#### INSTRUCTIONS TO FOLLOW:
Begin at the line that contains "lowPoints.forEach((point, i) =>", stop after the line that contains "for node in", and reproduce only that span, unaltered.

#### RAW DATA:
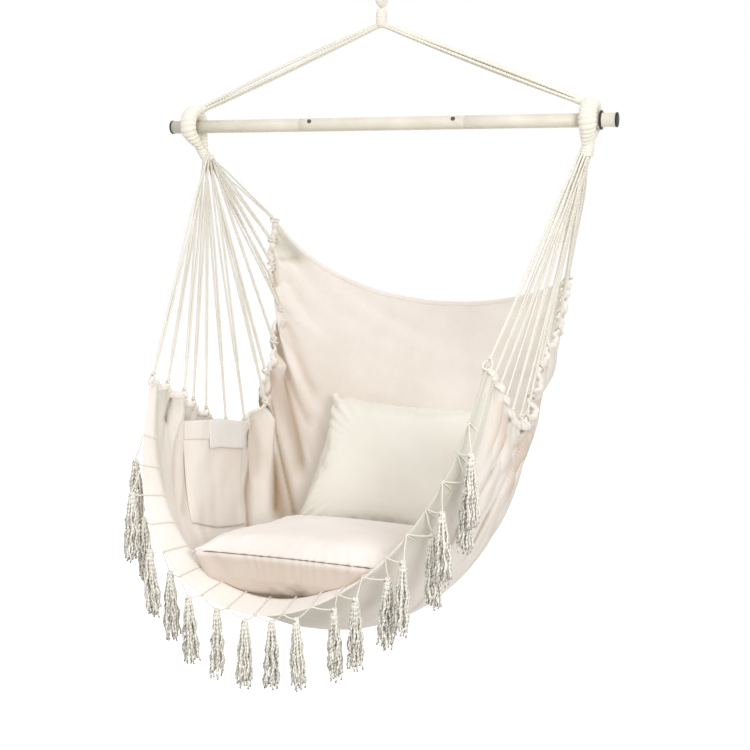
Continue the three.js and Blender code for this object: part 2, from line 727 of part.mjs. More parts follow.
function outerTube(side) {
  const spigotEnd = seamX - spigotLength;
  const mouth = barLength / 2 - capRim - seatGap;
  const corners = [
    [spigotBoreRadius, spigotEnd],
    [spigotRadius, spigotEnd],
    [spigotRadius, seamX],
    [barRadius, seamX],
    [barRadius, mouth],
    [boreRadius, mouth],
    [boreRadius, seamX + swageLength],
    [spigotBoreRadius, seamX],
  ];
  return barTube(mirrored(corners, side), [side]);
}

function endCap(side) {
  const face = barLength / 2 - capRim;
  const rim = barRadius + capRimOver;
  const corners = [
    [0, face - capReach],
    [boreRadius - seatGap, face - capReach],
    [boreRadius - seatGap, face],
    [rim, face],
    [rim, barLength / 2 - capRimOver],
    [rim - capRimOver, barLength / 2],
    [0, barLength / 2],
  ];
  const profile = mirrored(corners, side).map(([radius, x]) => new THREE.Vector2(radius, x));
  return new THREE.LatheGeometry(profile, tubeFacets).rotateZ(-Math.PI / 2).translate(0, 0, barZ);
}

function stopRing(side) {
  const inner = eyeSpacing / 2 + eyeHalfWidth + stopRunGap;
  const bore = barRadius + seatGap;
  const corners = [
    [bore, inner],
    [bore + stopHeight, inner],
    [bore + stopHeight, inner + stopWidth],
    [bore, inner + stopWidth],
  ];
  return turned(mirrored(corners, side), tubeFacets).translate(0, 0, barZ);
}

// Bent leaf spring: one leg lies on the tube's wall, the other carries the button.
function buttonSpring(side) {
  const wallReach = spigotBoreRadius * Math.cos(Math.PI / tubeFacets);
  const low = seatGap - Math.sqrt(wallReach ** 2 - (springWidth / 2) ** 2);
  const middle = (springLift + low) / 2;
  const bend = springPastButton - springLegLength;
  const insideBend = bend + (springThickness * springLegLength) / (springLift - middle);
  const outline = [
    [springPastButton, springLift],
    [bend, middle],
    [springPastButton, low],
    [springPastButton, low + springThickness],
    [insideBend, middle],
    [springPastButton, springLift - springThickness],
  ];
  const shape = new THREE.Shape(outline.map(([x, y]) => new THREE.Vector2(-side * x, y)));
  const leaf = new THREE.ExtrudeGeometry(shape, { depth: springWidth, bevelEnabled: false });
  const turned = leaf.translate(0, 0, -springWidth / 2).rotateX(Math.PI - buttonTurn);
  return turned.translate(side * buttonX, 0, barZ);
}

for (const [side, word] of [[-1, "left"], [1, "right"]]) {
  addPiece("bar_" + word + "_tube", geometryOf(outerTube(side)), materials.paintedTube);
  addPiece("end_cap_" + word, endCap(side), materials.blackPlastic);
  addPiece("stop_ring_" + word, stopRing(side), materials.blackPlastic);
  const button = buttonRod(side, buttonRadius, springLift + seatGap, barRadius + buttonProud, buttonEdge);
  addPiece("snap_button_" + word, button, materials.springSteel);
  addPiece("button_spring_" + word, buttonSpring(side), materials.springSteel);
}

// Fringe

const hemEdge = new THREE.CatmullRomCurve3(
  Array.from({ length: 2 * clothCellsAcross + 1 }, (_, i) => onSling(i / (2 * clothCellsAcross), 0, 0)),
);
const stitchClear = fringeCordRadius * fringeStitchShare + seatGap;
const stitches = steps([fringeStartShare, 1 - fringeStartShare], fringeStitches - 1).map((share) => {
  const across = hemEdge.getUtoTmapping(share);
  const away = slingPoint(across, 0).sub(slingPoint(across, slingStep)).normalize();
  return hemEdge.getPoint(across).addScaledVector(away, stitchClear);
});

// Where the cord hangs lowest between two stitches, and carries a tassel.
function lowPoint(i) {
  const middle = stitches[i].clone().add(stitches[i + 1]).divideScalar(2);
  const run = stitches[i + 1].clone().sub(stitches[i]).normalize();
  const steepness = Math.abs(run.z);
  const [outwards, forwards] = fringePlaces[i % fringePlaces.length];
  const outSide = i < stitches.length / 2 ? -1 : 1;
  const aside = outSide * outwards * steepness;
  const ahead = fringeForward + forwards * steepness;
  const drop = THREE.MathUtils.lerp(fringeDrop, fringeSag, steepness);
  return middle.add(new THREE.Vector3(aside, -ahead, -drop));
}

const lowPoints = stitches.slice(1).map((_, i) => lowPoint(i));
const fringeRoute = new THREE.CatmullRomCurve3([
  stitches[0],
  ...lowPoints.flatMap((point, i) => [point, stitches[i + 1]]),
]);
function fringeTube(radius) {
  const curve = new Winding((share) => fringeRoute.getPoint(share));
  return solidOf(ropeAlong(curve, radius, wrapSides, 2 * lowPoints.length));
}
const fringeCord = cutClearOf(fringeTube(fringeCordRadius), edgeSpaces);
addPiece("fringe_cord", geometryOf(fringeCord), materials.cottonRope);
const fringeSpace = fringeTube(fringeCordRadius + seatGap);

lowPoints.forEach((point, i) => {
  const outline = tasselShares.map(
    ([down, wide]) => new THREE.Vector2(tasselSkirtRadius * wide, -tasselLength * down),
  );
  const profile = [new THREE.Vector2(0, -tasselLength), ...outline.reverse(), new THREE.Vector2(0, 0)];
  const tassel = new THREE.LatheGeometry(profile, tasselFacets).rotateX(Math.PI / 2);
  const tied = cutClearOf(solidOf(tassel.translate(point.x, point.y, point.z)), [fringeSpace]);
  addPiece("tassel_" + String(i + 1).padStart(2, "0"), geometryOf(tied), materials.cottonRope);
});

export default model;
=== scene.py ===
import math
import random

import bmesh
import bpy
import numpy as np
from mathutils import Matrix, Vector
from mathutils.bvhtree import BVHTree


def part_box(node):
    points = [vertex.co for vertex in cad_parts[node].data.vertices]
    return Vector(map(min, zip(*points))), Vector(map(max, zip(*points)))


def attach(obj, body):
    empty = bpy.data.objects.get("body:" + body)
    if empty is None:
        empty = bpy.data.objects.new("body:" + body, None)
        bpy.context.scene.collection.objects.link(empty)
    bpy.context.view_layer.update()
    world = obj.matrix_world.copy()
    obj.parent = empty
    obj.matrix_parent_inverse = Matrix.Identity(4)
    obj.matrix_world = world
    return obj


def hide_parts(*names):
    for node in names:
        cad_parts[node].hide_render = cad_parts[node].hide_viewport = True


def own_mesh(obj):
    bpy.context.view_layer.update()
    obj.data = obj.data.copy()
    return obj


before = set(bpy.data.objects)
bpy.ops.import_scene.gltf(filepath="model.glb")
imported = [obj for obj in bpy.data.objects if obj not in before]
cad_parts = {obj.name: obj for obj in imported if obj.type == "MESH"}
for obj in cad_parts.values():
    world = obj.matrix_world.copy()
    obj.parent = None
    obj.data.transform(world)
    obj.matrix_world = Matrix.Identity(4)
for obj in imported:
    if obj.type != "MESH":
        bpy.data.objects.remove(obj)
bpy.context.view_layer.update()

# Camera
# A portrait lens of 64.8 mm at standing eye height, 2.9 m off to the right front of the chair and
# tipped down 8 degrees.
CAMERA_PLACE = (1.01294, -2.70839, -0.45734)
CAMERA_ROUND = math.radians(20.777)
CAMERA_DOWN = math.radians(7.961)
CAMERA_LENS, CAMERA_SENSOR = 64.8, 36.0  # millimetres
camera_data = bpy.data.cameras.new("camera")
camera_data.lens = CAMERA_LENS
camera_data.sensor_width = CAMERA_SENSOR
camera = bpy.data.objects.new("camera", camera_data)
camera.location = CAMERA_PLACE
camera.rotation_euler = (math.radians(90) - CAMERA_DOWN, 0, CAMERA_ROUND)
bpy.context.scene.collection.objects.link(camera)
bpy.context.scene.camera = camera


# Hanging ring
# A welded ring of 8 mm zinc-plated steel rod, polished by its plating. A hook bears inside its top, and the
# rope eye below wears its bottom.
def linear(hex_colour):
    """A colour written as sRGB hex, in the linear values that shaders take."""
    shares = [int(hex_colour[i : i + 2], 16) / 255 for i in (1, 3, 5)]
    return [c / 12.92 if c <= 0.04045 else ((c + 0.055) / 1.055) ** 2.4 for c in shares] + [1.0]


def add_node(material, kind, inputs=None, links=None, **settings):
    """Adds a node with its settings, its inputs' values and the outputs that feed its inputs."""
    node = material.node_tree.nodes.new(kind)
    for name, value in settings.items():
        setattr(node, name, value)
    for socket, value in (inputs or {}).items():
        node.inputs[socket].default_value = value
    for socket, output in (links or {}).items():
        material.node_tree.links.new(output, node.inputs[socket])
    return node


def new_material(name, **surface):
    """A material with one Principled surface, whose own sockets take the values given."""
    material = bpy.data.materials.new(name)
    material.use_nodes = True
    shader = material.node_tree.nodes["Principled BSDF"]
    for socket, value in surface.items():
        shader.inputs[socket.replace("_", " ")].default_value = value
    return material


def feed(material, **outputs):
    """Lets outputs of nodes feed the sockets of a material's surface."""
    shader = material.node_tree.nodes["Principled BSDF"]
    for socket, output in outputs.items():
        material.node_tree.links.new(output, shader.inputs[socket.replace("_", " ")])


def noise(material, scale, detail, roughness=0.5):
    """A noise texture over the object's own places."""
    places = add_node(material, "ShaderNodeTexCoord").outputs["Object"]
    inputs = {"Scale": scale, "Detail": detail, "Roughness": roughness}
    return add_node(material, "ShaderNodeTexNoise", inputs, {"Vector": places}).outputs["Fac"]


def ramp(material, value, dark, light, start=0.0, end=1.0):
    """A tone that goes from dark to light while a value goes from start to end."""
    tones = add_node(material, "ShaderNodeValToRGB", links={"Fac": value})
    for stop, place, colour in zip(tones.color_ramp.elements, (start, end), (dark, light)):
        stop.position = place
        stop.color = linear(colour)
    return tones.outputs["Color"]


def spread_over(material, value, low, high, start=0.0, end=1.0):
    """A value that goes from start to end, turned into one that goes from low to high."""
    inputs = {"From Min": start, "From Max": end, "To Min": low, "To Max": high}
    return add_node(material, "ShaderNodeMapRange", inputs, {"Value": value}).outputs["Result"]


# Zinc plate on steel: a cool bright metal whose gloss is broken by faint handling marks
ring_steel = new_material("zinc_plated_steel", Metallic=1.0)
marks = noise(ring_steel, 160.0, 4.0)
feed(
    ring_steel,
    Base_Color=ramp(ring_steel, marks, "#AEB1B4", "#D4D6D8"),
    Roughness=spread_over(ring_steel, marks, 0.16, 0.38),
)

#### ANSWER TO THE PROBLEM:
lowPoints.forEach((point, i) => {
  const outline = tasselShares.map(
    ([down, wide]) => new THREE.Vector2(tasselSkirtRadius * wide, -tasselLength * down),
  );
  const profile = [new THREE.Vector2(0, -tasselLength), ...outline.reverse(), new THREE.Vector2(0, 0)];
  const tassel = new THREE.LatheGeometry(profile, tasselFacets).rotateX(Math.PI / 2);
  const tied = cutClearOf(solidOf(tassel.translate(point.x, point.y, point.z)), [fringeSpace]);
  addPiece("tassel_" + String(i + 1).padStart(2, "0"), geometryOf(tied), materials.cottonRope);
});

export default model;
=== scene.py ===
import math
import random

import bmesh
import bpy
import numpy as np
from mathutils import Matrix, Vector
from mathutils.bvhtree import BVHTree


def part_box(node):
    points = [vertex.co for vertex in cad_parts[node].data.vertices]
    return Vector(map(min, zip(*points))), Vector(map(max, zip(*points)))


def attach(obj, body):
    empty = bpy.data.objects.get("body:" + body)
    if empty is None:
        empty = bpy.data.objects.new("body:" + body, None)
        bpy.context.scene.collection.objects.link(empty)
    bpy.context.view_layer.update()
    world = obj.matrix_world.copy()
    obj.parent = empty
    obj.matrix_parent_inverse = Matrix.Identity(4)
    obj.matrix_world = world
    return obj


def hide_parts(*names):
    for node in names:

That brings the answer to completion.